Hurricane Ike idles 21% of US refining capacity

Sept. 12, 2008
Even before its center made landfall on the Texas Gulf Coast, wide-bodied Hurricane Ike knocked out more of American refining capacity than did its predecessor less than 2 weeks earlier.

By OGJ editors
HOUSTON, Sept. 12 -- Even before its center made landfall on the Texas Gulf Coast, wide-bodied Hurricane Ike knocked out more of American refining capacity than did its predecessor less than 2 weeks earlier.

As the Category 2 hurricane approached the coast with wind speeds as high as 105 mph, threatening storm surge of at least 25 ft in key refining centers, 13 refineries representing 3.6 million b/d of combined capacity shut down from Port Arthur to Corpus Christ, Tex.

That's 21% of US refining capacity totaling 17.45 million b/d.

The last of the refineries idled by Hurricane Gustav, the center of which went ashore near Morgan City, La., on Sept. 1, was just returning to operation when refineries began closing in advance of Hurricane Ike.

Capacity idled by Hurricane Gustav totaled 2.1 million b/d (OGJ Online, Sept. 1, 2008). No major damage resulted from that storm.

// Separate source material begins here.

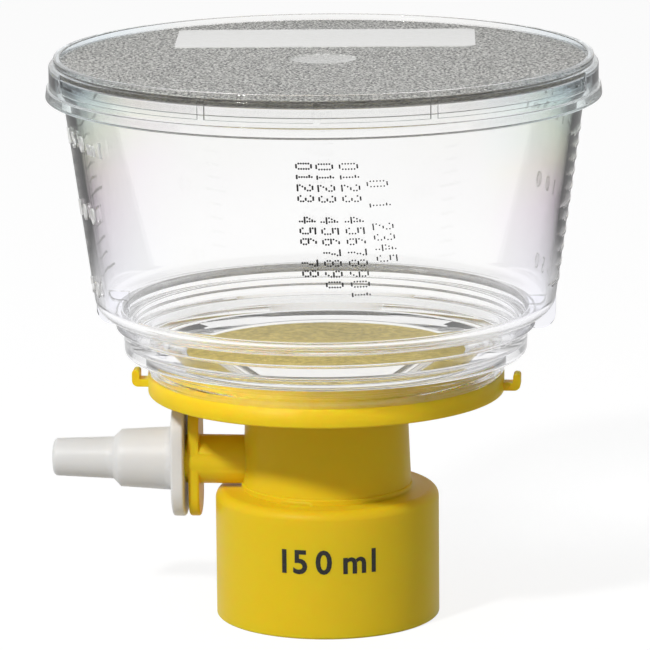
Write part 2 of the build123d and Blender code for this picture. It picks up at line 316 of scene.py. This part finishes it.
def painted_stress_sheen(tree, colour):
    """Paint pale bands of colour, stacked by height, into the plastic towards its two sides, as a painted
    sheen.
    """
    place = add_node(tree, "ShaderNodeTexCoord")
    parts = add_node(tree, "ShaderNodeSeparateXYZ")
    tree.links.new(place.outputs["Object"], parts.inputs[0])
    near_side = rising(tree, add_math(tree, "ABSOLUTE", parts.outputs["X"]), painted_sheen_starts, painted_sheen_full)
    bands = ramp(tree, rising(tree, parts.outputs["Z"], painted_sheen_foot, painted_sheen_top), painted_sheen_bands)
    mix = add_node(tree, "ShaderNodeMix", data_type="RGBA")
    tree.links.new(near_side, mix.inputs["Factor"])
    tree.links.new(colour, mix.inputs["A"])
    tree.links.new(bands, mix.inputs["B"])
    return mix.outputs["Result"]


# %% Clear finishes
polystyrene_ior = 1.58


def clear_plastic(name, clearest, cloudiest):
    """Clear moulded plastic with faint flow lines and a painted coloured sheen at its sides."""
    material, tree, shader = new_material(name)
    shader.inputs["Transmission Weight"].default_value = 1.0
    shader.inputs["IOR"].default_value = polystyrene_ior
    shader.inputs["Roughness"].default_value = 0.0
    colour = ramp(tree, noise(tree, 45.0, detail=3.0), [(0.3, cloudiest), (0.7, clearest)])
    # The base colour carries a painted sheen of stress colours at the two sides.
    tree.links.new(painted_stress_sheen(tree, colour), shader.inputs["Base Color"])
    let_lamps_through(tree, shader, 0.75)
    return material


clear_bowl = clear_plastic("clear_bowl", (1.0, 1.0, 0.999), (0.996, 0.996, 0.993))
clear_lid = clear_plastic("clear_lid", (0.995, 0.995, 0.985), (0.98, 0.98, 0.97))
print("clear finishes:", clear_bowl.name, clear_lid.name)

# %% Satin relief of the graduations
matte_relief, tree, shader = new_material("matte_relief")
shader.inputs["Transmission Weight"].default_value = 0.45
shader.inputs["IOR"].default_value = polystyrene_ior
shader.inputs["Roughness"].default_value = 0.4
shader.inputs["Base Color"].default_value = (0.93, 0.93, 0.92, 1)
let_lamps_through(tree, shader, 0.7)
print("relief finish:", matte_relief.name)

# %% [markdown]
# ## The frosted lid top
# The mould's face for the lid is etched, so the moulding comes out grey and grainy there. Rough glass would
# only blur what lies under it, and the real top hides it. So this finish is opaque, and one fine noise
# drives colour and bump together, because on the real texture they are one thing. Its colour jumps from
# near-black to pale grey, so the grain also carries painted glints, the sparkle the etched face throws back.
# The mark at the moulding gate is the same recipe, paler and smoother, and its paler grey is a painted
# highlight. The panel is the same recipe with a paler, softer grain.

# %% Frosted finishes
def frosted(name, dark, light, roughness, grain, contrast):
    """Etched clear plastic: pale grey, fine grained and opaque, its grain's hard contrast painting glints."""
    material, tree, shader = new_material(name)
    grain_and_glints = noise(tree, grain, detail=4.0, roughness=0.8)
    # The ramp's hard contrast paints glints into the grain.
    colour = ramp(tree, grain_and_glints, [(0.5 - contrast, dark), (0.5 + contrast, light)])
    tree.links.new(colour, shader.inputs["Base Color"])
    shader.inputs["Roughness"].default_value = roughness
    bump(tree, grain_and_glints, shader, 0.5, 0.0001)
    let_lamps_through(tree, shader, 0.8)
    return material


frosted_lid = frosted("frosted_lid", (0.03, 0.029, 0.025), (0.84, 0.835, 0.80), 0.45, 2300.0, 0.03)
# The gate mark's paler grey is a painted highlight on its smoother face.
gate_mark_painted_highlight = frosted("gate_mark_painted_highlight", (0.50, 0.50, 0.48), (0.90, 0.90, 0.88), 0.35, 1800.0, 0.05)
lid_panel_finish = frosted("lid_panel_finish", (0.92, 0.92, 0.895), (0.96, 0.96, 0.945), 0.25, 700.0, 0.15)
print("frosted finishes:", frosted_lid.name, gate_mark_painted_highlight.name, lid_panel_finish.name)

# %% [markdown]
# ## Opaque plastics
# The yellow base glows a little under its skin, so shaded places turn amber. A darker paint in the corners
# would fake that from one side only. Low subsurface scattering with a long red radius does it from all
# sides, and a faint mottle and orange-peel bump keep the surface from looking drawn.

# %% Moulded plastic
def moulded(name, colour, shade, roughness, gloss, glow, glow_radius, glow_depth):
    """Satin moulded plastic with a faint mottle and orange peel."""
    material, tree, shader = new_material(name)
    tint = ramp(tree, noise(tree, 60.0, detail=4.0, roughness=0.6), [(0.3, shade), (0.7, colour)])
    tree.links.new(tint, shader.inputs["Base Color"])
    shader.inputs["Roughness"].default_value = roughness
    shader.inputs["Specular IOR Level"].default_value = gloss
    shader.inputs["Subsurface Weight"].default_value = glow
    shader.inputs["Subsurface Radius"].default_value = glow_radius
    shader.inputs["Subsurface Scale"].default_value = glow_depth
    bump(tree, noise(tree, 1400.0), shader, 0.25, 0.00003)
    return material


yellow_plastic = moulded(
    "yellow_plastic", (0.89, 0.62, 0.022), (0.87, 0.60, 0.016), roughness=0.42, gloss=0.12,
    glow=0.5, glow_radius=(1.0, 0.2, 0.02), glow_depth=0.003)
white_plastic = moulded(
    "white_plastic", (0.81, 0.805, 0.79), (0.79, 0.782, 0.765), roughness=0.42, gloss=0.4,
    glow=0.25, glow_radius=(1.0, 0.9, 0.8), glow_depth=0.002)
print("moulded finishes:", yellow_plastic.name, white_plastic.name)

# %% [markdown]
# ## Matte finishes
# The gasket, the cotton, the membrane and the ink have no gloss to speak of. What tells them apart is the
# size and the depth of their grain, so one recipe with two colours and a grain makes all four.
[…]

Hurricane Ike poses a greater threat because of the storm surge associated with it. The problem became evident hours before the storm made landfall as most of Galveston Island flooded.

Refinery closures affected 922.5 million b/d of capacity in the Port Arthur area, 2.34 million b/d in the Houston-Galveston area, and 288,100 b/d in the Flint Hills Resources refinery in Corpus Christi.

To ease product-supply and logistics problems likely to follow a second blow to US product supply, the US Environmental Protection Agency waived volatility limits and ethanol-content requirements for much of the southern US from Texas eastward.

Most crude oil, product, and natural gas pipelines originating in the Gulf of Mexico and on the Gulf Coast were shut down or subjected to reduced throughputs.

By midday Sept. 12, the DOE office had confirmed shutdown of 20 gas processing plants in the path of Hurricane Ike representing 3.8 bcfd of capacity. But it said 38 gas plants were in the storm's path, with capacities totaling 7.3 MMcfd.